The logo of Saudi Arabia’s Ministry of Finance (Asharq Al-Awsat)
The logo of Saudi Arabia’s Ministry of Finance (Asharq Al-Awsat)

Saudi Arabia has approved its annual borrowing plan for the 2026 fiscal year, setting projected financing needs at about $58 billion as the Kingdom seeks to fund its budget deficit while maintaining long-term debt sustainability.

The plan was endorsed by Finance Minister Mohammed Al-Jadaan, who also chairs the board of the National Debt Management Center, following approval by the center’s board. It outlines key developments in public debt during 2025, initiatives to deepen the domestic debt market, and the financing strategy and guiding principles for 2026. It also includes the issuance calendar for the kingdom’s local riyal-denominated sukuk program for 2026.
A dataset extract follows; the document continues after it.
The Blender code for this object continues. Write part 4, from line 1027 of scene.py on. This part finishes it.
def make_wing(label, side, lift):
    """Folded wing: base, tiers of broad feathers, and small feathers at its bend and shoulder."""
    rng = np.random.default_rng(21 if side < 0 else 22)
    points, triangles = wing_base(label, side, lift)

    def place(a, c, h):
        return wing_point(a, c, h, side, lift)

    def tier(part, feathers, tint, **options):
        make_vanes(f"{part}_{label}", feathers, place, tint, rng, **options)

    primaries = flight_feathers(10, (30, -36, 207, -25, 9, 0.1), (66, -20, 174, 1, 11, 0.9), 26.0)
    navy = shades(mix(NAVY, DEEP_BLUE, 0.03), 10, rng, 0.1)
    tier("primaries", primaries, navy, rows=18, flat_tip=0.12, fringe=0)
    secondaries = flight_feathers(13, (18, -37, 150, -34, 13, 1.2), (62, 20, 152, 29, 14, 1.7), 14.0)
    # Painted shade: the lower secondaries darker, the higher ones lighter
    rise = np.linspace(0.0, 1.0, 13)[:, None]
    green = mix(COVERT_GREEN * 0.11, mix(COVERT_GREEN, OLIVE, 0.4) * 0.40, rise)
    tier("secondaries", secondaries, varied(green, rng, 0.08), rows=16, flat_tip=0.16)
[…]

According to the plan, total financing requirements for 2026 are estimated at around SAR 217 billion ($57.9 billion). These will be used to cover the projected budget deficit of about SAR 165 billion ($44 billion), as set out in the Ministry of Finance’s budget statement for the year, as well as the repayment of maturing debt principal amounting to roughly SAR 52 billion ($13.9 billion).
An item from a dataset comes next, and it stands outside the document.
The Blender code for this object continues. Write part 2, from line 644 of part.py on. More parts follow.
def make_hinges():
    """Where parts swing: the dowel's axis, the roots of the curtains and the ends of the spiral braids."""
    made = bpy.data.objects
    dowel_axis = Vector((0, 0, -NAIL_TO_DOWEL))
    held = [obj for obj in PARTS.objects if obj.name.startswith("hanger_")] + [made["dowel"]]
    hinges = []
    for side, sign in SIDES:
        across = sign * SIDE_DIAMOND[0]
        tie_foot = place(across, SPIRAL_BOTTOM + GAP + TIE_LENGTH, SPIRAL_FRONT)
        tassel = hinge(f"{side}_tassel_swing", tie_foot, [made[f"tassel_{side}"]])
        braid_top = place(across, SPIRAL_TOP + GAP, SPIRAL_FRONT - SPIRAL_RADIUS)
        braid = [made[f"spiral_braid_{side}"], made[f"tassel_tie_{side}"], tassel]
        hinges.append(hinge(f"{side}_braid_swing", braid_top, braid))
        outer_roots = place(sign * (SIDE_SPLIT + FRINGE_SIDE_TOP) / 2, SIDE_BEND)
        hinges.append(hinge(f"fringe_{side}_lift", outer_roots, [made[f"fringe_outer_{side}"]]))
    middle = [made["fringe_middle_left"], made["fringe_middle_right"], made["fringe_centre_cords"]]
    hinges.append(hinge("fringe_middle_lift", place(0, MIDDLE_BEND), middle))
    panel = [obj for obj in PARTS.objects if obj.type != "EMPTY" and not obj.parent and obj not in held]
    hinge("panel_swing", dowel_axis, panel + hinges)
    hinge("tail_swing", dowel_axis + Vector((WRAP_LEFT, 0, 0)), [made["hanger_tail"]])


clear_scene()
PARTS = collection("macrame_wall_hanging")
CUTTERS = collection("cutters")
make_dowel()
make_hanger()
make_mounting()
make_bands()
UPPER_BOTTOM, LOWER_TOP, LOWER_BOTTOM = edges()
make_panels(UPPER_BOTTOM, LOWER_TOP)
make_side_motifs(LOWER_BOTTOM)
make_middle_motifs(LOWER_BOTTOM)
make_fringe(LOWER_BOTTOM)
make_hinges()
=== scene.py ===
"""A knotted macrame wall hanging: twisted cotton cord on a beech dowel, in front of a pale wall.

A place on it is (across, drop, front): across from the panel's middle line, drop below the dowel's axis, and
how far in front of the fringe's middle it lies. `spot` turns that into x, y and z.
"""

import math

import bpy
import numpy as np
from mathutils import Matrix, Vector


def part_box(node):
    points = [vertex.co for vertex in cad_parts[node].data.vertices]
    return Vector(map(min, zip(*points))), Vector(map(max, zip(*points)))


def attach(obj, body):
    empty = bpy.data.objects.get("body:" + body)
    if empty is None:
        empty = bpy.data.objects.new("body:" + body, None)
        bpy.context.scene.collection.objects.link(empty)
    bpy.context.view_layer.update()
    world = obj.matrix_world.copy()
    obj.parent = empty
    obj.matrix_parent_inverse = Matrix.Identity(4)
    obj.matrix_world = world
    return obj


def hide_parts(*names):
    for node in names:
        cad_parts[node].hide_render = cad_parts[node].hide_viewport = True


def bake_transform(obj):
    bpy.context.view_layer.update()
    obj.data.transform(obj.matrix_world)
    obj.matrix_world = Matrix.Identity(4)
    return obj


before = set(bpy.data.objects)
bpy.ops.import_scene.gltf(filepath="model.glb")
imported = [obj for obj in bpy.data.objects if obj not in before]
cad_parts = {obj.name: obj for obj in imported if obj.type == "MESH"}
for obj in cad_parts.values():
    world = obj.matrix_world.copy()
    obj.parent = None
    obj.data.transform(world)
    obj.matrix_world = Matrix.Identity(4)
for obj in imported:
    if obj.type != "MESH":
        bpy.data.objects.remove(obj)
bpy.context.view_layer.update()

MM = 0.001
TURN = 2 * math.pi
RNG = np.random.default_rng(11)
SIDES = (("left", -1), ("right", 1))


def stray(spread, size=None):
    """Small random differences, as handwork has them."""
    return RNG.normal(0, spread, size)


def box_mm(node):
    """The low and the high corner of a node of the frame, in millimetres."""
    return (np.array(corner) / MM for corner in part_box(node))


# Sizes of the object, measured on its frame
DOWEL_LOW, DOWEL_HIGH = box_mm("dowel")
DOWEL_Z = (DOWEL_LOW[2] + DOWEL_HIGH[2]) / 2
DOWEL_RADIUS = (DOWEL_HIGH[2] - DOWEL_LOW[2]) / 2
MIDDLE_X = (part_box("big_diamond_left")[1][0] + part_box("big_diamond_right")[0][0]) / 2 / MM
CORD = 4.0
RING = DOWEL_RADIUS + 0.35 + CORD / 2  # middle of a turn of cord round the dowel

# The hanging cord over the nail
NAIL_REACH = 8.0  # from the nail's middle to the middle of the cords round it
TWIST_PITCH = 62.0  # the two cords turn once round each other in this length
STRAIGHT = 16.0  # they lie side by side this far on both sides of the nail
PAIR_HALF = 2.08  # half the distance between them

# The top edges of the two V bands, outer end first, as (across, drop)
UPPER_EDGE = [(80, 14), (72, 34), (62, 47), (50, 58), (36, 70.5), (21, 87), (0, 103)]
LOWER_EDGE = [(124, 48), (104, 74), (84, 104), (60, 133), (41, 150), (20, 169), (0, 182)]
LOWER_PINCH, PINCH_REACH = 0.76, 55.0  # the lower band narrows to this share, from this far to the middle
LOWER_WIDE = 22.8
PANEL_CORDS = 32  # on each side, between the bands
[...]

In a statement, the National Debt Management Center said the strategy prioritizes preserving public debt sustainability, expanding the investor base, and diversifying funding sources at home and abroad. This will be pursued through a combination of public and private channels, including the issuance of bonds and sukuk and the use of loans at competitive and reasonable costs.

The plan also points to an expanded use of alternative government financing tools, including project and infrastructure financing, and greater reliance on export credit agencies in 2026 and over the medium term. These measures will be implemented within carefully structured risk-management frameworks to support the Kingdom’s broader economic and fiscal objectives.